Максимилиан Александрович Волошин в произведении “Самогон крови” и, вообще, в других сопутствующих произведениях (Максимилиан Волошин – все‑таки мэтр) вдруг упоминает (“Поэзия и революция”) поэта, мало кому известного: Илью Эренбурга. Причем, он его удивительно сразу же вписывает в контекст эпохи и пишет о нем необыкновенные слова. Пишет так: “Все стихи Эренбурга (этого времени) построены вокруг двух идей, ещё недавно столь захватанных, испошленных и скомпрометированных, что вся русская интеллигенция сторонилась таких. Это идея Родины и идея Церкви. Только теперь в пафосе национальной гибели началось их очищение.

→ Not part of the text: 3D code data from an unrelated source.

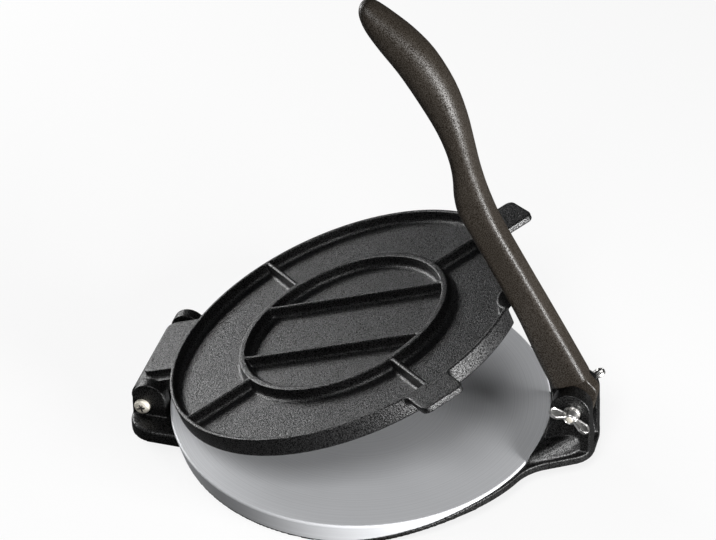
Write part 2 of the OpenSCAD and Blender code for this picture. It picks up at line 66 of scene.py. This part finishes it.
class Shader:
    """One material's node tree, with short calls for the nodes used here."""

    def __init__(self, name, colour, roughness, metallic=0.0, specular=0.5):
        self.material = bpy.data.materials.new(name)
        self.material.use_nodes = True
        self.nodes = self.material.node_tree.nodes
        self.links = self.material.node_tree.links
        self.principled = self.nodes["Principled BSDF"]
        self.place = self.nodes.new("ShaderNodeTexCoord").outputs["Object"]
        self.set("Base Color", (*colour, 1.0))
        self.set("Roughness", roughness)
        self.set("Metallic", metallic)
        self.set("Specular IOR Level", specular)

    def set(self, socket, value):
        self.principled.inputs[socket].default_value = value

    def join(self, source, socket):
        self.links.new(source, self.principled.inputs[socket])

    def noise(self, size_mm, detail, roughness=0.55):
        """Noise over the object's own axes, with grains of about the given size."""
        node = self.nodes.new("ShaderNodeTexNoise")
        node.inputs["Scale"].default_value = 1.0 / (size_mm * MM)
        node.inputs["Detail"].default_value = detail
        node.inputs["Roughness"].default_value = roughness
        self.links.new(self.place, node.inputs["Vector"])
        return node.outputs["Fac"]

    def remap(self, source, low, high, to_low=0.0, to_high=1.0):
        node = self.nodes.new("ShaderNodeMapRange")
        ends = {"From Min": low, "From Max": high, "To Min": to_low, "To Max": to_high}
        for socket, value in ends.items():
            node.inputs[socket].default_value = value
        self.links.new(source, node.inputs["Value"])
        return node.outputs["Result"]

    def mix(self, factor, first, second):
        """The colour that lies between two plain colours."""
        node = self.nodes.new("ShaderNodeMix")
        node.data_type = "RGBA"
        self.links.new(factor, node.inputs["Factor"])
        ends = [socket for socket in node.inputs if socket.type == "RGBA"]
        for socket, colour in zip(ends, (first, second)):
            socket.default_value = (*colour, 1.0)
        return [socket for socket in node.outputs if socket.type == "RGBA"][0]

    def math(self, operation, first, second):
        node = self.nodes.new("ShaderNodeMath")
        node.operation = operation
        for index, value in enumerate((first, second)):
            if isinstance(value, (int, float)):
                node.inputs[index].default_value = value
            else:
                self.links.new(value, node.inputs[index])
        return node.outputs["Value"]

    def bump(self, height, distance, strength=1.0, under=None):
        node = self.nodes.new("ShaderNodeBump")
        node.inputs["Strength"].default_value = strength
        node.inputs["Distance"].default_value = distance
        self.links.new(height, node.inputs["Height"])
        if under:
            self.links.new(under, node.inputs["Normal"])
        return node.outputs["Normal"]


def casting(name, dark, light, roughness, grain_mm, depth_mm):
    """Coated sand casting: a fine pebbled skin with slow changes of tone and sheen."""
    coarse_mm, patch_mm, sheen = 4 * grain_mm, 60, 0.07
    s = Shader(name, dark, roughness)
    grain = s.noise(grain_mm, 2.0, 0.5)
    coarse = s.noise(coarse_mm, 3.0)
    patches = s.noise(patch_mm, 3.0)
    grain_tone = s.remap(grain, 0.35, 0.65, 0.0, 0.75)
    patch_tone = s.remap(patches, 0.3, 0.7, 0.0, 0.25)
    s.join(s.mix(s.math("ADD", grain_tone, patch_tone), dark, light), "Base Color")
    # The hollows between the grains hardly shine
    s.join(s.remap(grain, 0.4, 0.6, 0.06, 0.9), "Specular IOR Level")
    both = s.math("ADD", patches, grain)
    s.join(s.remap(both, 0.7, 1.3, roughness - sheen, roughness + sheen), "Roughness")
    fine = s.bump(grain, depth_mm * MM)
    s.join(s.bump(coarse, 1.5 * depth_mm * MM, 0.5, fine), "Normal")
    return s.material


def machined(name, colour, roughness):
    """Turned face: thin rings about the plate's centre, with small smudges."""
    ring_mm, ring_depth_mm, smudge_mm = 0.9, 0.02, 50
    s = Shader(name, colour, roughness, metallic=0.2)
    split = s.nodes.new("ShaderNodeSeparateXYZ")
    s.links.new(s.place, split.inputs["Vector"])
    combine = s.nodes.new("ShaderNodeCombineXYZ")
    s.links.new(s.math("ADD", split.outputs["X"], -PLATE_X), combine.inputs["X"])
    s.links.new(split.outputs["Y"], combine.inputs["Y"])
    from_centre = s.nodes.new("ShaderNodeVectorMath")
    from_centre.operation = "LENGTH"
    s.links.new(combine.outputs["Vector"], from_centre.inputs[0])
    rings = s.nodes.new("ShaderNodeTexNoise")
    rings.noise_dimensions = "1D"
    rings.inputs["Scale"].default_value = 1.0 / (ring_mm * MM)
    rings.inputs["Detail"].default_value = 2.0
    s.links.new(from_centre.outputs["Value"], rings.inputs["W"])
    smudge = s.noise(smudge_mm, 4.0)
    s.join(s.remap(smudge, 0.3, 0.7, roughness - 0.06, roughness + 0.1), "Roughness")
    groove = tuple(0.9 * c for c in colour)
    s.join(s.mix(s.remap(rings.outputs["Fac"], 0.3, 0.7), groove, colour), "Base Color")
    s.join(s.bump(rings.outputs["Fac"], ring_depth_mm * MM, 0.5), "Normal")
    return s.material


def zinc(name, colour, roughness, metallic=1.0):
    """Zinc-plated steel with faint cloudy wear."""
    cloud_mm, grain_mm, grain_depth_mm = 3, 0.4, 0.02
    s = Shader(name, colour, roughness, metallic=metallic)
    cloud = s.noise(cloud_mm, 3.0)
    worn = tuple(0.72 * c for c in colour)
    s.join(s.mix(s.remap(cloud, 0.3, 0.7), worn, colour), "Base Color")
    s.join(s.remap(cloud, 0.3, 0.7, roughness + 0.12, roughness - 0.04), "Roughness")
    s.join(s.bump(s.noise(grain_mm, 2.0), grain_depth_mm * MM), "Normal")
    return s.material


BASE_BLACK = casting("base_black", dark=(0.001, 0.001, 0.001), light=(0.004, 0.004, 0.004),
                     roughness=0.41, grain_mm=0.75, depth_mm=0.16)
LID_BLACK = casting("lid_black", dark=(0.001, 0.001, 0.001), light=(0.012, 0.012, 0.0125),
                    roughness=0.41, grain_mm=0.8, depth_mm=0.26)
LEVER_BROWN = casting("lever_brown", dark=(0.009, 0.007, 0.005), light=(0.034, 0.027, 0.02),
                      roughness=0.48, grain_mm=0.7, depth_mm=0.12)
# Painted shade, for the dark cross over the hinge screw's recess
RECESS_SHADE = casting("recess_shade", dark=(0.01, 0.009, 0.008), light=(0.05, 0.045, 0.04),
                       roughness=0.6, grain_mm=0.3, depth_mm=0.02)
PLATE_METAL = machined("plate_metal", (0.7, 0.71, 0.73), 0.5)
ZINC = zinc("zinc_steel", (0.86, 0.85, 0.83), 0.3)
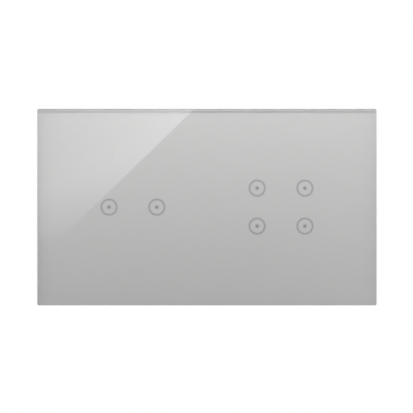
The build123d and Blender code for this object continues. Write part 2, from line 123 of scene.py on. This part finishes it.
def addBump(tree, shader, height, depth, strength=1.0):
    bump = addNode(tree, "ShaderNodeBump", {"Distance": depth, "Strength": strength})
    joinNodes(tree, (height, bump.inputs["Height"]), (bump.outputs["Normal"], shader.inputs["Normal"]))


# Finishes

plastic = {"grain": 0.16 * mm, "grainDepth": 0.012 * mm, "drift": 14 * mm, "driftStretch": (1.6, 1, 1),
           "driftShare": 0.035, "glossier": 0.05, "duller": 0.06, "refraction": 1.49}


def mouldedPlastic(name, colour, roughness=0.46, grainDepth=None):
    # spark-eroded mould grain, with faint flow marks in colour and gloss
    material, tree, shader, output = newMaterial(name)
    share = plastic["driftShare"]
    drift = objectNoise(tree, plastic["drift"], 2.0, plastic["driftStretch"])
    low, high = [c * (1 - share) for c in colour], [min(1, c * (1 + share)) for c in colour]
    tree.links.new(ramp(tree, drift, [(0.3, low), (0.7, high)]), shader.inputs["Base Color"])
    glossy, dull = roughness - plastic["glossier"], roughness + plastic["duller"]
    tree.links.new(ramp(tree, drift, [(0.25, glossy), (0.75, dull)]), shader.inputs["Roughness"])
    grain = objectNoise(tree, plastic["grain"], 2.0)
    addBump(tree, shader, grain, grainDepth or plastic["grainDepth"])
    shader.inputs["IOR"].default_value = plastic["refraction"]
    return material


metal = {"lineDepth": 0.003 * mm, "dullShare": 0.9, "duller": 0.07, "glossier": 0.05}


def metalSheet(name, colour, roughness, grain, cloud, stretch=(1, 1, 1)):
    # rolled or plated metal: cloudy gloss over fine drawn-out lines
    material, tree, shader, output = newMaterial(name)
    shader.inputs["Metallic"].default_value = 1.0
    clouds = objectNoise(tree, cloud, 4.0)
    dull = [c * metal["dullShare"] for c in colour]
    tree.links.new(ramp(tree, clouds, [(0.32, dull), (0.68, colour)]), shader.inputs["Base Color"])
    gloss = ramp(tree, clouds, [(0.3, roughness + metal["duller"]), (0.7, roughness - metal["glossier"])])
    tree.links.new(gloss, shader.inputs["Roughness"])
    addBump(tree, shader, objectNoise(tree, grain, 3.0, stretch), metal["lineDepth"])
    return material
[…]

Никто из русских поэтов не почувствовал с такой глубиной гибели Родины, как этот еврей, от рождения лишенный родины, которого старая Россия объявила политическим преступником, когда ему едва минуло 15 лет, который 10 лет провел среди морального и духовного распада русской эмиграции [195]. Никто из русских поэтов не почувствовал с такой полнотой идеи Церкви, как этот иудей, отошедший от иудейства, много лет бродивший около католицизма и не связавший себя с Православием. Очевидно, надо было быть совершенно лишенным Родины и Церкви, чтобы дать этим идеям в минуту гибели ту силу тоски и чувства, которых не нашлось у поэтов пресыщенных ими. “Еврей не имеет права писать такие стихи”, пришлось мне однажды слышать восклицание по поводу этих поэм Эренбурга, и мне оно показалось высшей похвалой его поэзии”.